> _Work to complete_:
Extract the complete data exactly as given.

> _Collected data_:

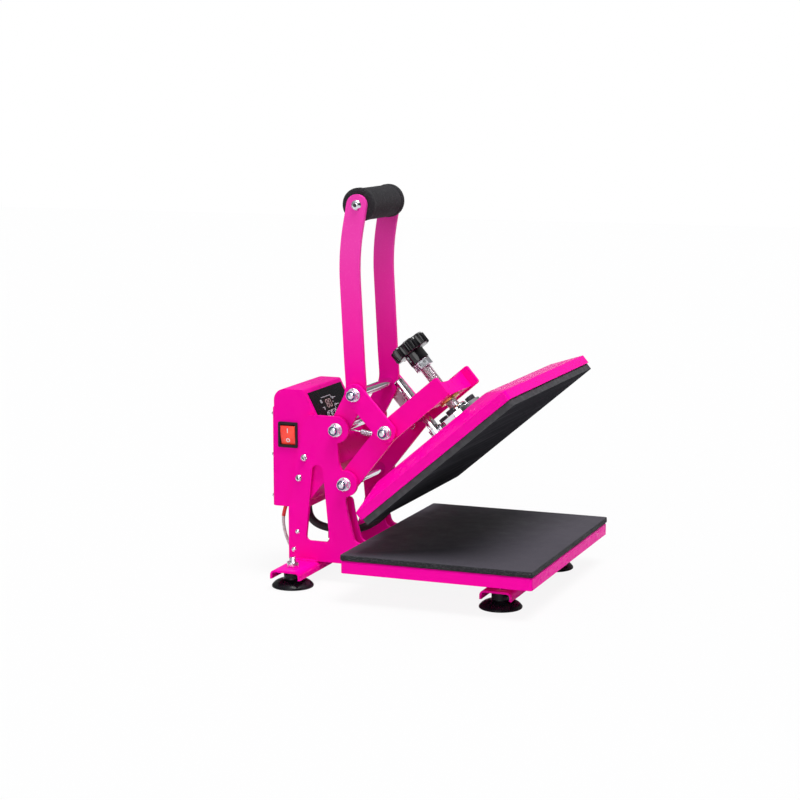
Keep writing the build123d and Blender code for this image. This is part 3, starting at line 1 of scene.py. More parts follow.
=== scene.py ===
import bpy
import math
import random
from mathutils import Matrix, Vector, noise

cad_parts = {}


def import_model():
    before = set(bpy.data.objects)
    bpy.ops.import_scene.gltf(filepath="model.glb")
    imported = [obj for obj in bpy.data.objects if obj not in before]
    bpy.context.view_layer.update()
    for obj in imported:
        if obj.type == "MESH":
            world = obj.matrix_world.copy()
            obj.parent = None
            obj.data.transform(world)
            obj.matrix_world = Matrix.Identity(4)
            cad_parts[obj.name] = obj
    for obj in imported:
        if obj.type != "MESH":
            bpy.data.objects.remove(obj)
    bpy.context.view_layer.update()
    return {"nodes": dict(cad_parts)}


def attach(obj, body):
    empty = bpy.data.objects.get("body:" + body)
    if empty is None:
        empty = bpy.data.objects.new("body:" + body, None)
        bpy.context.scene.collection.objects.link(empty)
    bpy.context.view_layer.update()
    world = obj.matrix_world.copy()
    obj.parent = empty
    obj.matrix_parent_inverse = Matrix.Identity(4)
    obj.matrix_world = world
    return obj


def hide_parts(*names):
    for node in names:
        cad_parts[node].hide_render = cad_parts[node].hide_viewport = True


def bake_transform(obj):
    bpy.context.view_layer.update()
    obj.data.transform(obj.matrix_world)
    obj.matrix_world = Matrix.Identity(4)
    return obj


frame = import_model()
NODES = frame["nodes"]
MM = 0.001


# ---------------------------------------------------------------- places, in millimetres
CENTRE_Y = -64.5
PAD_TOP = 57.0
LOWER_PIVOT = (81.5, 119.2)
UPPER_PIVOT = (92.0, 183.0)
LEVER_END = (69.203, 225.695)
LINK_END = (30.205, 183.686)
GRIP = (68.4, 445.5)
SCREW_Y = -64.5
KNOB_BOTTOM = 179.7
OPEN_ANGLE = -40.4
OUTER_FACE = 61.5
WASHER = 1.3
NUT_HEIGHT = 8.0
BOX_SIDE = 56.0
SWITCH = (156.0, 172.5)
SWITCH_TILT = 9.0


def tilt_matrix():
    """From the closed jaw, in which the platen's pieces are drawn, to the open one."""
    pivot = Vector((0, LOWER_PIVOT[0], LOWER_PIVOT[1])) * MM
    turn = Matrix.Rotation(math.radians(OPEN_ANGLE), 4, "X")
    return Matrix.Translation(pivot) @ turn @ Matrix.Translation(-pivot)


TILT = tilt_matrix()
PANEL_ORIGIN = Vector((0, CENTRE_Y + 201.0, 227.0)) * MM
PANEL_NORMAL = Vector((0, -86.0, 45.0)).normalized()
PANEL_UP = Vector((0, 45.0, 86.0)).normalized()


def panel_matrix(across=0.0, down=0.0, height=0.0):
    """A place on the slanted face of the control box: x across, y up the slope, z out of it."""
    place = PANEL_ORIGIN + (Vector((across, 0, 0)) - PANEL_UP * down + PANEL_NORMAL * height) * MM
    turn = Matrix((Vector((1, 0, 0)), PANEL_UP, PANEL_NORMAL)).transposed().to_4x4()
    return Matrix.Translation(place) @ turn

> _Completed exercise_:
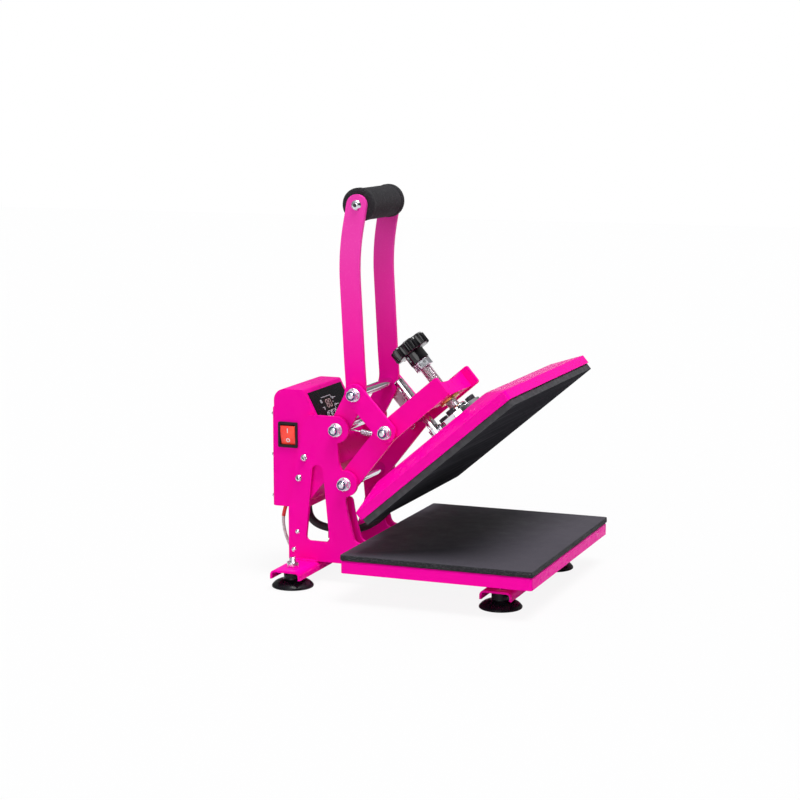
Keep writing the build123d and Blender code for this image. This is part 3, starting at line 1 of scene.py. More parts follow.
=== scene.py ===
import bpy
import math
import random
from mathutils import Matrix, Vector, noise

cad_parts = {}


def import_model():
    before = set(bpy.data.objects)
    bpy.ops.import_scene.gltf(filepath="model.glb")
    imported = [obj for obj in bpy.data.objects if obj not in before]
    bpy.context.view_layer.update()
    for obj in imported:
        if obj.type == "MESH":
            world = obj.matrix_world.copy()
            obj.parent = None
            obj.data.transform(world)
            obj.matrix_world = Matrix.Identity(4)
            cad_parts[obj.name] = obj
    for obj in imported:
        if obj.type != "MESH":
            bpy.data.objects.remove(obj)
    bpy.context.view_layer.update()
    return {"nodes": dict(cad_parts)}


def attach(obj, body):
    empty = bpy.data.objects.get("body:" + body)
    if empty is None:
        empty = bpy.data.objects.new("body:" + body, None)
        bpy.context.scene.collection.objects.link(empty)
    bpy.context.view_layer.update()
    world = obj.matrix_world.copy()
    obj.parent = empty
    obj.matrix_parent_inverse = Matrix.Identity(4)
    obj.matrix_world = world
    return obj


def hide_parts(*names):
    for node in names:
        cad_parts[node].hide_render = cad_parts[node].hide_viewport = True


def bake_transform(obj):
    bpy.context.view_layer.update()
    obj.data.transform(obj.matrix_world)
    obj.matrix_world = Matrix.Identity(4)
    return obj


frame = import_model()
NODES = frame["nodes"]
MM = 0.001


# ---------------------------------------------------------------- places, in millimetres
CENTRE_Y = -64.5
PAD_TOP = 57.0
LOWER_PIVOT = (81.5, 119.2)
UPPER_PIVOT = (92.0, 183.0)
LEVER_END = (69.203, 225.695)
LINK_END = (30.205, 183.686)
GRIP = (68.4, 445.5)
SCREW_Y = -64.5
KNOB_BOTTOM = 179.7
OPEN_ANGLE = -40.4
OUTER_FACE = 61.5
WASHER = 1.3
NUT_HEIGHT = 8.0
BOX_SIDE = 56.0
SWITCH = (156.0, 172.5)
SWITCH_TILT = 9.0


def tilt_matrix():
    """From the closed jaw, in which the platen's pieces are drawn, to the open one."""
    pivot = Vector((0, LOWER_PIVOT[0], LOWER_PIVOT[1])) * MM
    turn = Matrix.Rotation(math.radians(OPEN_ANGLE), 4, "X")
    return Matrix.Translation(pivot) @ turn @ Matrix.Translation(-pivot)


TILT = tilt_matrix()
PANEL_ORIGIN = Vector((0, CENTRE_Y + 201.0, 227.0)) * MM
PANEL_NORMAL = Vector((0, -86.0, 45.0)).normalized()
PANEL_UP = Vector((0, 45.0, 86.0)).normalized()


def panel_matrix(across=0.0, down=0.0, height=0.0):
    """A place on the slanted face of the control box: x across, y up the slope, z out of it."""
    place = PANEL_ORIGIN + (Vector((across, 0, 0)) - PANEL_UP * down + PANEL_NORMAL * height) * MM
    turn = Matrix((Vector((1, 0, 0)), PANEL_UP, PANEL_NORMAL)).transposed().to_4x4()
    return Matrix.Translation(place) @ turn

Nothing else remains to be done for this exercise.